Open Doors has produced We're Indians Too, a report into the escalating human rights violations against religious minority communities in India.

Dr Matthew Rees, Head of Advocacy at Open Doors said, “This report paints a shocking picture. Though religion-based violence has existed for years in India, this report demonstrates that Hindu extremists have created an environment of hate and intolerance toward India’s religious minorities. This in turn has seen an escalation of violence, and social ostracism.

“Government officials are complicit in this as they both turn a blind eye to, and directly participate in, religious persecution. Government authorities have also espoused public statements marginalising and inciting intolerance against religious minorities. Furthermore, rampant failure of local police to investigate credible claims of religious intolerance and persecution has created an environment of impunity for perpetrators.”

In 2013, India was ranked 31 on the Open Doors World Watch List, the annual ranking of the top 50 countries where it is most difficult to be a Christian. In 2019 it entered the top ten for the first time.

“It is shocking that India, the world largest democracy and the country which taught us the way of ‘non-violence’, now sits alongside Iran and Syria in the top ten on the Open Doors World Watch List,” said Dr Matthew Rees.

“This report shows that violent incidents against Christians are increasing. The toxic narrative that ‘if you’re not Hindu, you’re not Indian’ has taken hold and legitimises these attacks. Worryingly, some of the states where the Christian population is smallest are where the most attacks are taking place. Anti-conversion laws are confusing and are leading some in India to question whether any Christian activity in the country is legal.
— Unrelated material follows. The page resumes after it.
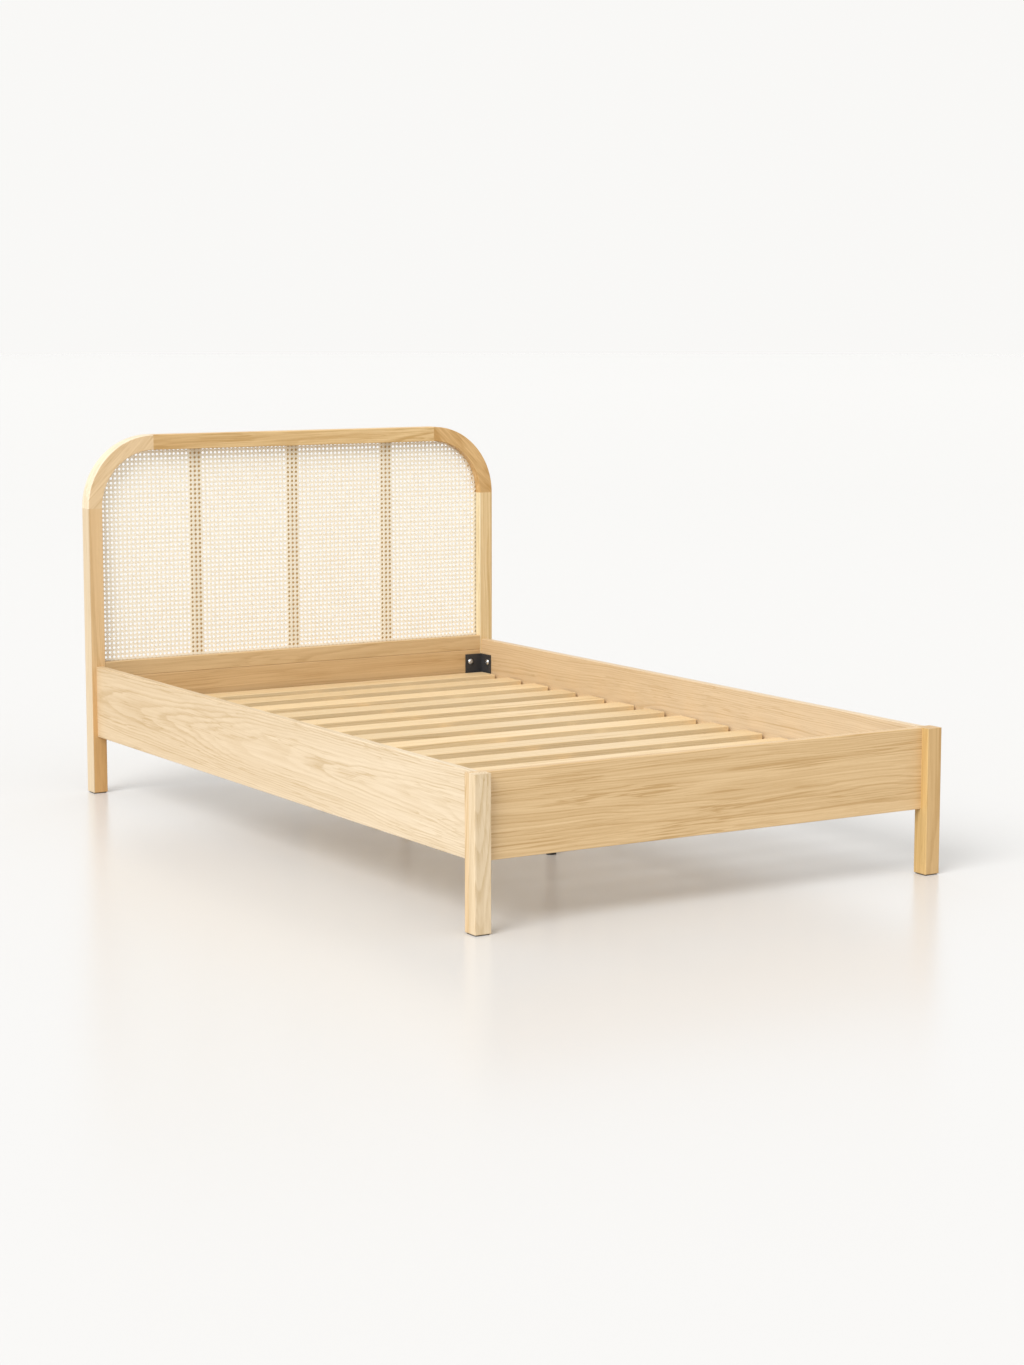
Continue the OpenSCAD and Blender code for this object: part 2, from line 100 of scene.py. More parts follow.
bpy.ops.object.select_all(action="DESELECT")
bpy.ops.mesh.primitive_circle_add(vertices=96, radius=floor_radius, fill_type="NGON")
studio_floor = bpy.context.object
studio_floor.name = "studio_floor"
floor_finish = bpy.data.materials.new("Studio floor")
floor_finish.use_nodes = True
floor_shader = floor_finish.node_tree.nodes["Principled BSDF"]
floor_shader.inputs["Base Color"].default_value = floor_white
floor_shader.inputs["Roughness"].default_value = floor_rough
floor_shader.inputs["Specular IOR Level"].default_value = floor_gloss
studio_floor.data.materials.append(floor_finish)
studio_floor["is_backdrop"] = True

bpy.ops.object.light_add(type="SUN", location=sun_from * sun_away)
soft_light = bpy.context.object
soft_light.name = "soft_light"
soft_light.data.energy = sun_strength
soft_light.data.angle = math.radians(sun_spread)
soft_light.data.color = sun_tint
soft_light.rotation_euler = sun_from.to_track_quat("Z", "Y").to_euler()

bpy.ops.object.camera_add(location=camera_place, rotation=[math.radians(a) for a in camera_turn])
camera = bpy.context.object
camera.name = "camera"
camera.data.lens = lens_mm
camera.data.sensor_width = film_mm
camera.data.clip_end = view_reach
scene.camera = camera

# Posts ------------------------------------------------------------------------------------------
# Four square posts of solid white oak, each glued up from two staves, with eased edges and a small
# chamfer at the floor. They are sanded and finished with a clear matt lacquer.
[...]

“It is Open Doors’ hope that this report will highlight the grave situation which has manifested itself for India’s Christian community in recent years and that this will encourage the UK government to pursue international monitoring of violence against religious minorities in India, changes to anti-conversion laws and increased support for Dalit Christians who are especially vulnerable in the country. There is a need for decision makers to act immediately to avoid catastrophe for India’s beleaguered religious minority communities.”


“They want to redefine the identity of every person. The identity of India is at stake. It will all be brought under one umbrella, Hindustan.” Maruc said. “There will be a point of no return for India.

“We want to live a peaceful life, we want to live a godly life in the same country in which we were born.”

Some 64 million Christians live in India – less than five per cent of the total population. The Indian government is led by the Hindu nationalist BJP, who believe that being a Hindu is part of Indian identity. They frequently turn a blind eye to attacks on those of other faiths.

Christians in India face horrific levels of violence from extremists, with thousands of attacks taking place every year. Several states in India have brought in anti-conversion laws, and the BJP have made it clear that they would like to implement these laws in other states. Such laws are often used as an excuse to disrupt church services and harass Christians, and make it difficult for Christians to share their faith with others.